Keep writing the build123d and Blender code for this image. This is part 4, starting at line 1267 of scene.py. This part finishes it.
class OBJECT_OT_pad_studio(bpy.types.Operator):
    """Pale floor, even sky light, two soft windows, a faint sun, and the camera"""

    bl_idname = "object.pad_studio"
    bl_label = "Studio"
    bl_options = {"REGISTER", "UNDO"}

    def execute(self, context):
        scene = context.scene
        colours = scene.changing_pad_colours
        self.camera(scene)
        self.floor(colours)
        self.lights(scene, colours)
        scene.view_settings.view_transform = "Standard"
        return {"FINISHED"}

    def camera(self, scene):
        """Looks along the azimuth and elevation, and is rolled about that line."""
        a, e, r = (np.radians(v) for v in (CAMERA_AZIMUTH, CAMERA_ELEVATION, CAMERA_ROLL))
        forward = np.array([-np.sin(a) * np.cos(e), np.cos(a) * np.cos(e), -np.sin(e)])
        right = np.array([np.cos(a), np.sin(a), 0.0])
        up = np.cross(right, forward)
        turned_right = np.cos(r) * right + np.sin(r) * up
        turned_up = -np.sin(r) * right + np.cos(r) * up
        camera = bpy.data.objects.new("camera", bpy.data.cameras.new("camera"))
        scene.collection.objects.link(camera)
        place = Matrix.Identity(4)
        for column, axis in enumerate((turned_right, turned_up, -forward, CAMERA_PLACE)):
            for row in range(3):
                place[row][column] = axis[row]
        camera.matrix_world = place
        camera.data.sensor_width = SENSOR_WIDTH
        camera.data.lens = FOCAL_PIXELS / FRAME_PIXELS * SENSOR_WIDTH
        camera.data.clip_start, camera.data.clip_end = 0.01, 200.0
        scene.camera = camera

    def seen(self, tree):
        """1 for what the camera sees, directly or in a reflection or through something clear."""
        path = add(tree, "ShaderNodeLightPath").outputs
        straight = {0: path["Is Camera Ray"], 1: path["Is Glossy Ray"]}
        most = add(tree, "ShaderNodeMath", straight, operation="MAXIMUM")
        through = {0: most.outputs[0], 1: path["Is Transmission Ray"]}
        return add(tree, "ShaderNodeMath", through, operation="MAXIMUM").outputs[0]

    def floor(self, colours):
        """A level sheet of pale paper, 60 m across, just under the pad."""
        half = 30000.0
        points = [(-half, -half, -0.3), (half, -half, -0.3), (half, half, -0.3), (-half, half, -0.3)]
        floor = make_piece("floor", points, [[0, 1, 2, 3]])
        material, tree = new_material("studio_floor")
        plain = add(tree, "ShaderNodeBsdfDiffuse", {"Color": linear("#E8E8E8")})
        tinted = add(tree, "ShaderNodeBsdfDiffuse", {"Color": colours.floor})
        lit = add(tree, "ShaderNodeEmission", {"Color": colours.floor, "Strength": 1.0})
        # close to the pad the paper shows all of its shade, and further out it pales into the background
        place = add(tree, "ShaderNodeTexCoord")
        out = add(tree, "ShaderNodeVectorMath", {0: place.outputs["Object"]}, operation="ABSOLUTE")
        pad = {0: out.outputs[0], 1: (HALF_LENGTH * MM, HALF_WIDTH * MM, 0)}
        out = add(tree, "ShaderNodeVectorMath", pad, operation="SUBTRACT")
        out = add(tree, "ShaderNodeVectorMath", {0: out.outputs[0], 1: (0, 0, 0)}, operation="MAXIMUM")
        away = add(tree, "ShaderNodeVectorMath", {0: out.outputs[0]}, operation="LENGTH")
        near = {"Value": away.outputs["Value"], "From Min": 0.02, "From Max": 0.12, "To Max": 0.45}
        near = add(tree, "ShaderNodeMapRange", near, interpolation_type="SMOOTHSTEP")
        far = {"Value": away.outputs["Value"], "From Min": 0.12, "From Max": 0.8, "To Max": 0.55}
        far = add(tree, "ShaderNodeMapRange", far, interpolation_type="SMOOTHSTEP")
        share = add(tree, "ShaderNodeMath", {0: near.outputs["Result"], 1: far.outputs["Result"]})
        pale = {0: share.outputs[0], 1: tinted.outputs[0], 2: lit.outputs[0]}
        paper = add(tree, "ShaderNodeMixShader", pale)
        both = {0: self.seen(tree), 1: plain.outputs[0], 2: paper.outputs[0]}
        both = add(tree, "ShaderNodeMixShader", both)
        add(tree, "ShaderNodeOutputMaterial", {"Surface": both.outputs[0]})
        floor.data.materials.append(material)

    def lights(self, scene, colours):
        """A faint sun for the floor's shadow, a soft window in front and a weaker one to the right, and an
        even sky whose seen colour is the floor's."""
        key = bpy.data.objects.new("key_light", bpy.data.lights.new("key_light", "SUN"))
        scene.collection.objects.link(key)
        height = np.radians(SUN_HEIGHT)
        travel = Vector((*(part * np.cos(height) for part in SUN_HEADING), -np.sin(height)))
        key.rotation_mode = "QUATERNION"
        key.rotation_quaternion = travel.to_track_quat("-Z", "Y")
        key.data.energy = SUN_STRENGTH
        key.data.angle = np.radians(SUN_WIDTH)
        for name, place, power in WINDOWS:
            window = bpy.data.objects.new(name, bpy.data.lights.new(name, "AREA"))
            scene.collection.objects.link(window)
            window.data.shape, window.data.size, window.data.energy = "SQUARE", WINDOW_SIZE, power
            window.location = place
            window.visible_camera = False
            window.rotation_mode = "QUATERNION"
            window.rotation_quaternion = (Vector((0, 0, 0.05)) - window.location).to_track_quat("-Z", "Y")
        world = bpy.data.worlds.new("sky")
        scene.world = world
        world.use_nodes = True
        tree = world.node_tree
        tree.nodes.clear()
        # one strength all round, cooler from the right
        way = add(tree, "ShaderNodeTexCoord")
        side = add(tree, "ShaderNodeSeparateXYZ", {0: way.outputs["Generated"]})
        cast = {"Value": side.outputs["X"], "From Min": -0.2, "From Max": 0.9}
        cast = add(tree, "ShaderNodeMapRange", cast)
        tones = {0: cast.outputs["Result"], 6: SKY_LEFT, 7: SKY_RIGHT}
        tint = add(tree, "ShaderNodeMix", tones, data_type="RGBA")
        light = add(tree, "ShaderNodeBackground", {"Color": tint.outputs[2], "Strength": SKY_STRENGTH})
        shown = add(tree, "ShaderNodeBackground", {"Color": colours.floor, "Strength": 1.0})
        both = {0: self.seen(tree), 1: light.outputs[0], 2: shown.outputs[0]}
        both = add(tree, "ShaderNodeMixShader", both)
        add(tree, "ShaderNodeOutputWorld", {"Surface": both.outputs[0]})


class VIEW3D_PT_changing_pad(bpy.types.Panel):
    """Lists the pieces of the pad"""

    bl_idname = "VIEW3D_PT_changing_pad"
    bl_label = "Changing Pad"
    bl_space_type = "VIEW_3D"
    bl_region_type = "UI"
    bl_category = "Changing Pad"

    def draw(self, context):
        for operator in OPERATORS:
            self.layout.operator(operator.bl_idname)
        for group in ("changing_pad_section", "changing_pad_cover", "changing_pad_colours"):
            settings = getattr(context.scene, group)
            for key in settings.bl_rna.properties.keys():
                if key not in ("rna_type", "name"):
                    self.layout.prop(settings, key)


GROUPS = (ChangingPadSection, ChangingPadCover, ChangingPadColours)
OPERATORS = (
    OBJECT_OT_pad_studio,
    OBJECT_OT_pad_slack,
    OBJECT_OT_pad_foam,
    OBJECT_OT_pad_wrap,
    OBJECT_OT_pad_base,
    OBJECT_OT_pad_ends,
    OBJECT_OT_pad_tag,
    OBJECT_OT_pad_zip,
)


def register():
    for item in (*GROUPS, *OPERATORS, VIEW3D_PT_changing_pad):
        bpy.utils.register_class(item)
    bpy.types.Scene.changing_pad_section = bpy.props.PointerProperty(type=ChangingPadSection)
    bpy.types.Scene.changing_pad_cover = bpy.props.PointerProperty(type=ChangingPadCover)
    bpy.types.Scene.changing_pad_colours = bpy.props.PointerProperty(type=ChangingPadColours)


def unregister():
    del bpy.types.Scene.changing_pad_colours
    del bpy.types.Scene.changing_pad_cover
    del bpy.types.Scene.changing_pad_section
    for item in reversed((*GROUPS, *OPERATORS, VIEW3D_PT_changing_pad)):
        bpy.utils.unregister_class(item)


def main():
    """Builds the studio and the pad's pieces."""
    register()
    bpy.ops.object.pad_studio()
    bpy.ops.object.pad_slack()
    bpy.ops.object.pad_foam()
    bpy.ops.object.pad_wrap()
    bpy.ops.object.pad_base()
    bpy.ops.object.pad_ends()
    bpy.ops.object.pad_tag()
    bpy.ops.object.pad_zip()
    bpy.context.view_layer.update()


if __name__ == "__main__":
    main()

* * * *

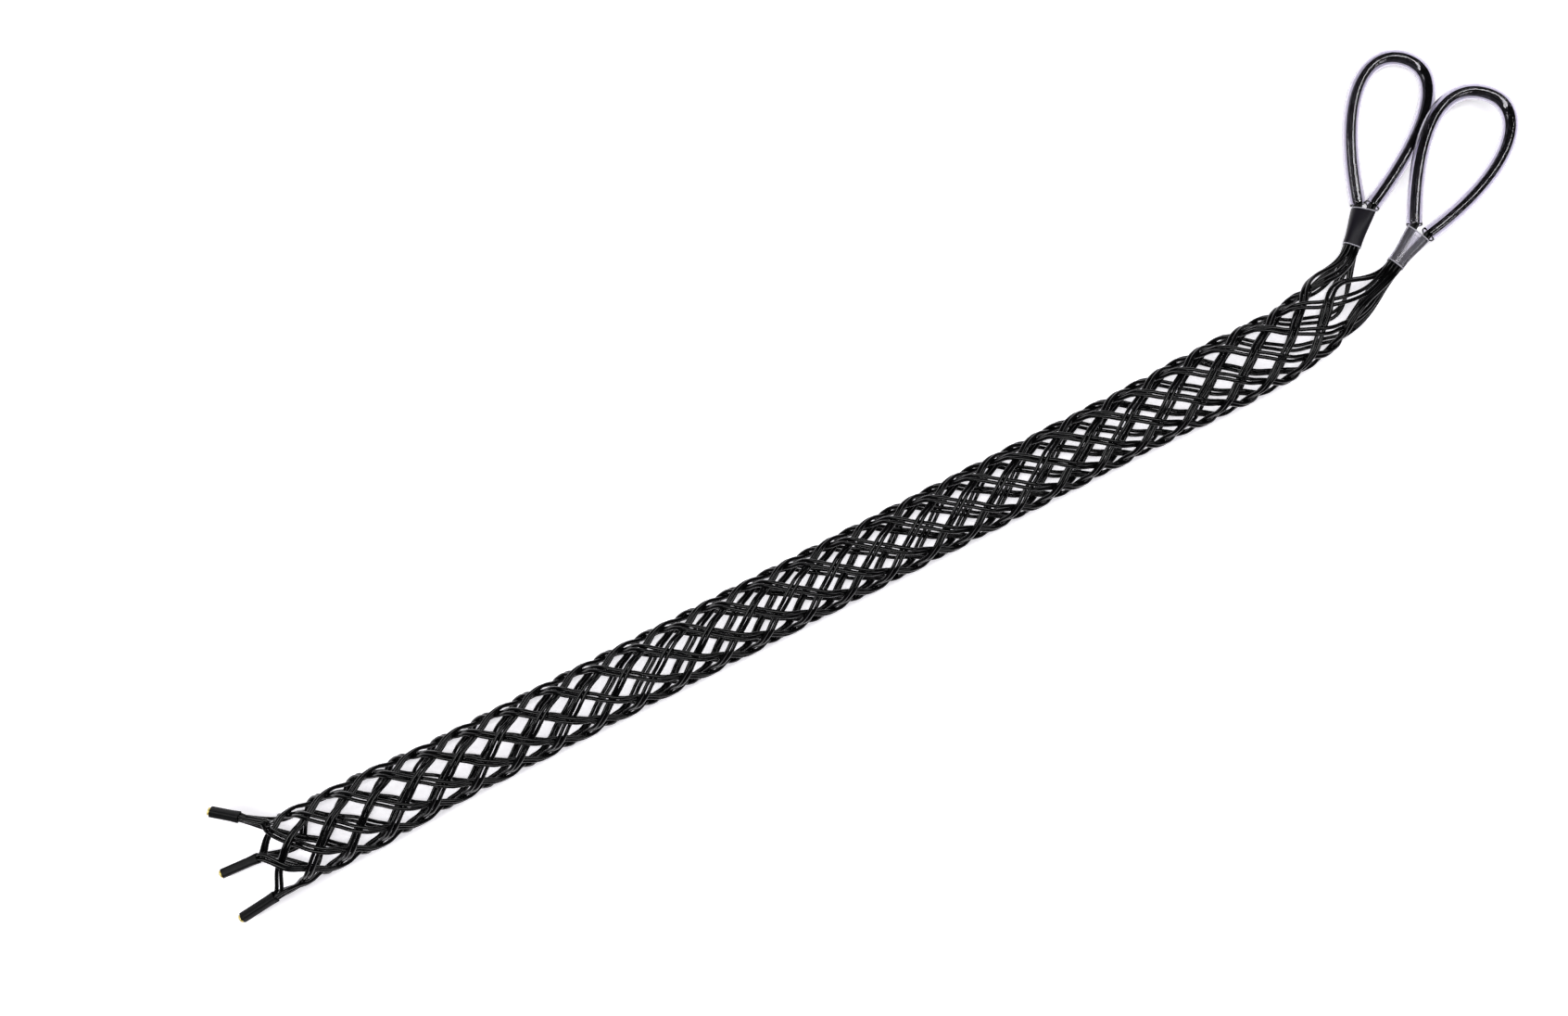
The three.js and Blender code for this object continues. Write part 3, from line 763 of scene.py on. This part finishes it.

* * * *

* The task *
Check each line above for the word "this", and copy the lines where it appears.

* The answer *
Keep writing the build123d and Blender code for this image. This is part 4, starting at line 1267 of scene.py. This part finishes it.
The three.js and Blender code for this object continues. Write part 3, from line 763 of scene.py on. This part finishes it.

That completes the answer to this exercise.